▸ Goal:
Output only the lines running from the line bearing "nodes = part_body(body, parts, cutters)" through the line bearing "zip(*points))), Vector(map(max, zip(*points)))", character for character.

▸ Supplied data:
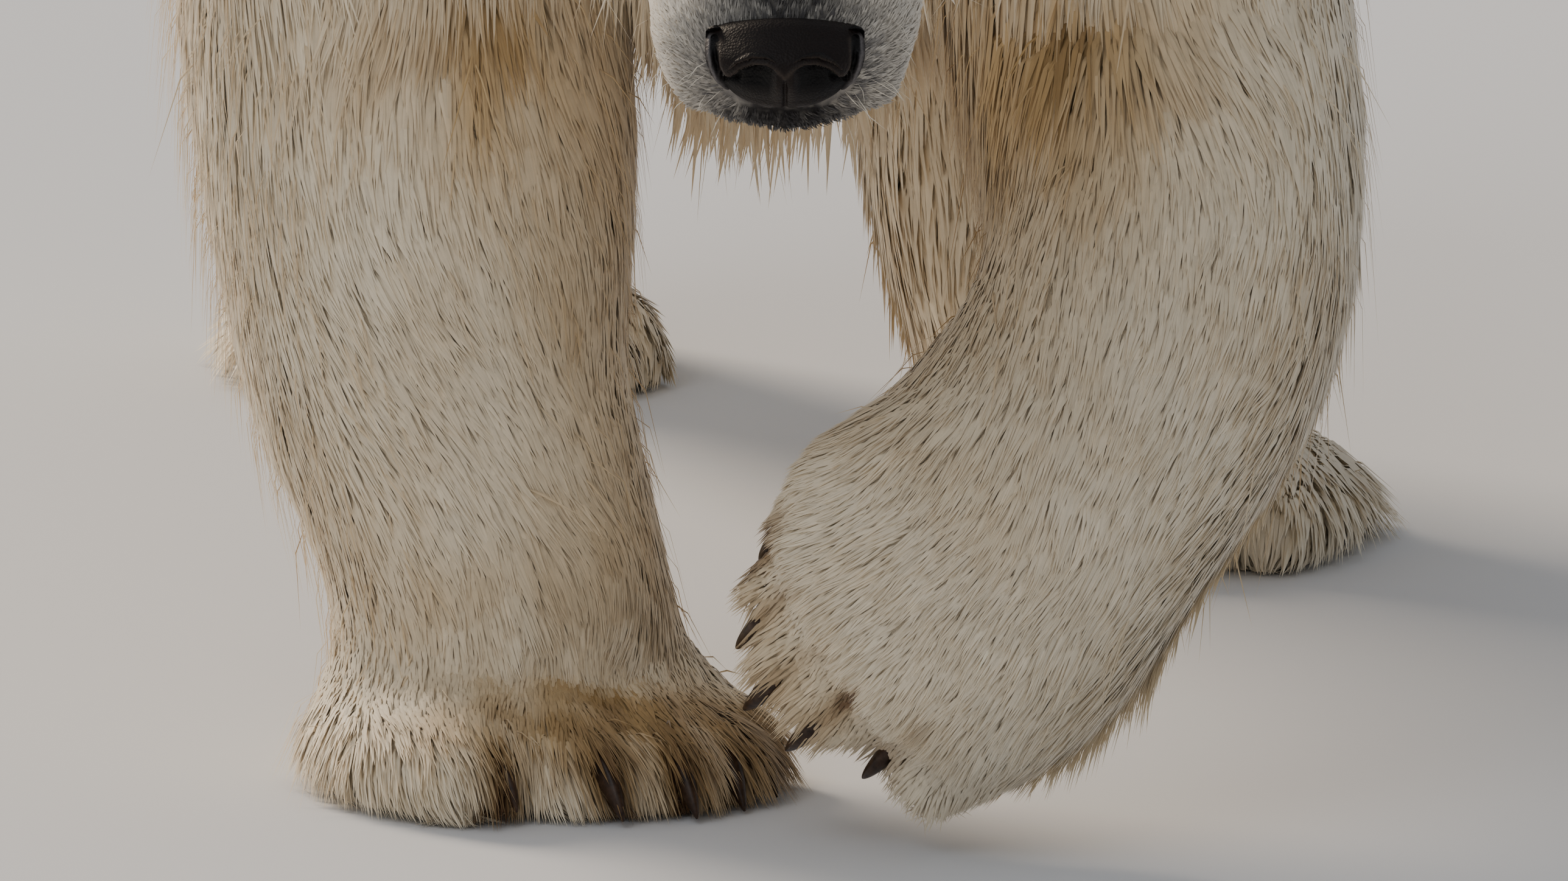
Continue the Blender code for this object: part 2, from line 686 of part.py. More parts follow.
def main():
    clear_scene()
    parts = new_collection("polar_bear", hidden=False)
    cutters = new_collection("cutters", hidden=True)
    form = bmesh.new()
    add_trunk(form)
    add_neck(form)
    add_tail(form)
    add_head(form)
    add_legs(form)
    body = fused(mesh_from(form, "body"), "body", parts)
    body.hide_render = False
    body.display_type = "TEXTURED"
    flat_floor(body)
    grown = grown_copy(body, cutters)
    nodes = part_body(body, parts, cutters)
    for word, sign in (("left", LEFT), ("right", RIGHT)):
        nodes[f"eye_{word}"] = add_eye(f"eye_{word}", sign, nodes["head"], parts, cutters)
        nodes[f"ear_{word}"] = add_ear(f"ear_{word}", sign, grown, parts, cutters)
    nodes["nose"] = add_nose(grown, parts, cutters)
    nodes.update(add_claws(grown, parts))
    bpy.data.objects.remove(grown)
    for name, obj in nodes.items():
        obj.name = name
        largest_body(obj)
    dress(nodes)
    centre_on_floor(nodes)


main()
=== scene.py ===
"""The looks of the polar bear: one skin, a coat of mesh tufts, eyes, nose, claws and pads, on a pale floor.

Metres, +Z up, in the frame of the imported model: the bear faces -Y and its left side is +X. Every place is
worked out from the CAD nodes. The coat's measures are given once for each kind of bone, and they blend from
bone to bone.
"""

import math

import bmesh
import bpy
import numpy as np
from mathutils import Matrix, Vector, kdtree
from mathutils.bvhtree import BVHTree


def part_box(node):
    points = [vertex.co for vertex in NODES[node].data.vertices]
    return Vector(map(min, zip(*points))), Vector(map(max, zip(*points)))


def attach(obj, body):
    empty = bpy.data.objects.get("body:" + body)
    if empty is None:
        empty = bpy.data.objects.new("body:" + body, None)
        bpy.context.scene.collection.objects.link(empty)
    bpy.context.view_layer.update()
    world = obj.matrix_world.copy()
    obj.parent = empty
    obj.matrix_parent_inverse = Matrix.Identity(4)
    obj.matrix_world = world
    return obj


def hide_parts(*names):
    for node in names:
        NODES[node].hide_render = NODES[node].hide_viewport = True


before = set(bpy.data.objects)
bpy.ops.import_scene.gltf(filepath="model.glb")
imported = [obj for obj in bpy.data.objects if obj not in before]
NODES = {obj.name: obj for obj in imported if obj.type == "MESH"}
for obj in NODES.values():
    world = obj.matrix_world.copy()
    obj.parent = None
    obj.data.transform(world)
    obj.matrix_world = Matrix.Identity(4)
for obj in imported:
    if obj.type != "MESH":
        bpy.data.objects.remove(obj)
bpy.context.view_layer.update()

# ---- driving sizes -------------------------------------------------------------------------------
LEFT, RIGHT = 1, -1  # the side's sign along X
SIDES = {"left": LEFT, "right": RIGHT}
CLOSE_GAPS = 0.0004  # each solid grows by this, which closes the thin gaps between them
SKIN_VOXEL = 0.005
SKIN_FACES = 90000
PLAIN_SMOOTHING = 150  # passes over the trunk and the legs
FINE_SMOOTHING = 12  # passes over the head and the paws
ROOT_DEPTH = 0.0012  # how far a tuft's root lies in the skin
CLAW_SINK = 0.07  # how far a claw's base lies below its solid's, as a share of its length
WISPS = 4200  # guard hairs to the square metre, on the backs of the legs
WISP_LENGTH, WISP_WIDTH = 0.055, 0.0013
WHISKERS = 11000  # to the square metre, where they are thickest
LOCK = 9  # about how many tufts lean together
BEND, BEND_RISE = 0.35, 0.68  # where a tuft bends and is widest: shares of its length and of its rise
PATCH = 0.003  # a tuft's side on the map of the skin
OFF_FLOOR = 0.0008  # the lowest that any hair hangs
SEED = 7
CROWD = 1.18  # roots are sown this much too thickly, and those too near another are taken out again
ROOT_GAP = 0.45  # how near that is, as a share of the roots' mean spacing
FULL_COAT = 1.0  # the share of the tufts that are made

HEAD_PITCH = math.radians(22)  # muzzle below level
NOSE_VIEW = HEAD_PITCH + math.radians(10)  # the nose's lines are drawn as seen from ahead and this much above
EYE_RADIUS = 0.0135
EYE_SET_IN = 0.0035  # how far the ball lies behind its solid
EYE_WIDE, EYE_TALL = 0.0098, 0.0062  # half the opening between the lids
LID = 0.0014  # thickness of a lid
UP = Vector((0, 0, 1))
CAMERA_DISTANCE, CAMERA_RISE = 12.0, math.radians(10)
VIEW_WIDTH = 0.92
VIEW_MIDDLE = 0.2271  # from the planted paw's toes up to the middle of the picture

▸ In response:
    nodes = part_body(body, parts, cutters)
    for word, sign in (("left", LEFT), ("right", RIGHT)):
        nodes[f"eye_{word}"] = add_eye(f"eye_{word}", sign, nodes["head"], parts, cutters)
        nodes[f"ear_{word}"] = add_ear(f"ear_{word}", sign, grown, parts, cutters)
    nodes["nose"] = add_nose(grown, parts, cutters)
    nodes.update(add_claws(grown, parts))
    bpy.data.objects.remove(grown)
    for name, obj in nodes.items():
        obj.name = name
        largest_body(obj)
    dress(nodes)
    centre_on_floor(nodes)


main()
=== scene.py ===
"""The looks of the polar bear: one skin, a coat of mesh tufts, eyes, nose, claws and pads, on a pale floor.

Metres, +Z up, in the frame of the imported model: the bear faces -Y and its left side is +X. Every place is
worked out from the CAD nodes. The coat's measures are given once for each kind of bone, and they blend from
bone to bone.
"""

import math

import bmesh
import bpy
import numpy as np
from mathutils import Matrix, Vector, kdtree
from mathutils.bvhtree import BVHTree


def part_box(node):
    points = [vertex.co for vertex in NODES[node].data.vertices]
    return Vector(map(min, zip(*points))), Vector(map(max, zip(*points)))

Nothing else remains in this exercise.